One of the biggest job cuts of the current recession was announced today when telecoms giant BT revealed plans to axe up to 15,000 posts in the coming year - 10 per cent of its workforce.
The firm said it had already slashed 15,000 jobs in the last 12 months, 5,000 more than expected, as it unveiled pre-tax losses of £134 million for the year to March 31.
BT said it was aiming to cut the jobs through natural wastage, non replacement and voluntary redundancy and had no plans for compulsory lay-offs, but the scale of the losses was grim news for the economy, coming just days after unemployment jumped by almost a quarter of a million to 2.2 million.
Chief executive Ian Livingston said BT would do all it could to protect the jobs of its permanent staff despite the scale of the cuts, pledging that some workers would be redeployed and retrained and could even take up a BT apprenticeship.
There will be a "substantial" reduction in recruitment this year and fewer apprentices will be taken on, said Mr Livingstone, revealing that 2,000 jobs came back from India in the last year in a reverse of the outsourcing drive followed by many British companies.
Mr Livingston said there will also be more flexible work patterns introduced, including call centre staff based at home rather than in an office.
The pre-tax losses follow a mammoth £1.9 billion hit from BT's global services arm, which provides IT networks to multinational businesses.
BT announced £340 million of provisions in February but added another £1.2 billion today because of a more cautious view on the progress of cost savings and the performance of the division's two biggest contracts, thought to include its work on the £12.7 billion overhaul of the NHS's computer system.
The division also booked £280 million of restructuring charges and warned of a further £420 million of costs over the next two financial years.
While its other businesses have been performing well, BT signalled the problems at the global services division last October, sending its shares below their flotation price more than 20 years ago.
BT dealt a further blow to shareholders today by announcing a 59% cut in the company's full-year dividend to 6.5p a share, while saying it will be increasing its pensions payments from £280 million to £525 million a year, although there was no new figure for the size of its deficit.
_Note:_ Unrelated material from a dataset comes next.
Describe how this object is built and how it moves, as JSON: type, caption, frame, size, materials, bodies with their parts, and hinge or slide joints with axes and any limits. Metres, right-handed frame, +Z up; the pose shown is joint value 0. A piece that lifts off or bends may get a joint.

Mr Livingston said: "Three out of four of BT's lines of business have performed well in spite of fierce competition and the global economic downturn.
"However this achievement has been overshadowed by the unacceptable performance of BT Global Services and the resulting charges we have taken."
He said there were signs that a new leadership team at BT Global Services was starting to turn the division around.
BT's revenues rose 3% to £21.39 billion in the year to March 31, but the company said economic conditions and the restructuring of global services meant it was braced for a fall of between 4% and 5% in the current financial year.
At BT Retail, revenues were down 3% in the final three months of the year, driven by a 7% decline in consumer revenues as weaker calls activity was only partly offset by growth in broadband and TV-on-demand service BT Vision.
BT said its workforce fell from 162,000 to 147,000 in the year to March, 5,000 more than predicted, with the extra cuts largely among agency staff.
The company said it had worked very closely with its unions to ensure that alternative work is found for any members of staff who didn't volunteer for redundancy but whose position has gone, adding that more than 2,000 staff have been found alternative work within BT.
Andy Kerr, deputy general secretary of the Communication Workers Union, said: "Fifteen thousand is a very challenging level of job losses, especially on the back of last year's reductions.
"We expect the majority of job losses to be third party - contractors and agency staff - as they were last year with many jobs being lost outside of the UK. However this is a serious day for staff at BT.
"We're working closely with the company to ensure any losses are voluntary and we're looking at new ways of finding new work and retaining permanent employees, including secondment agreements."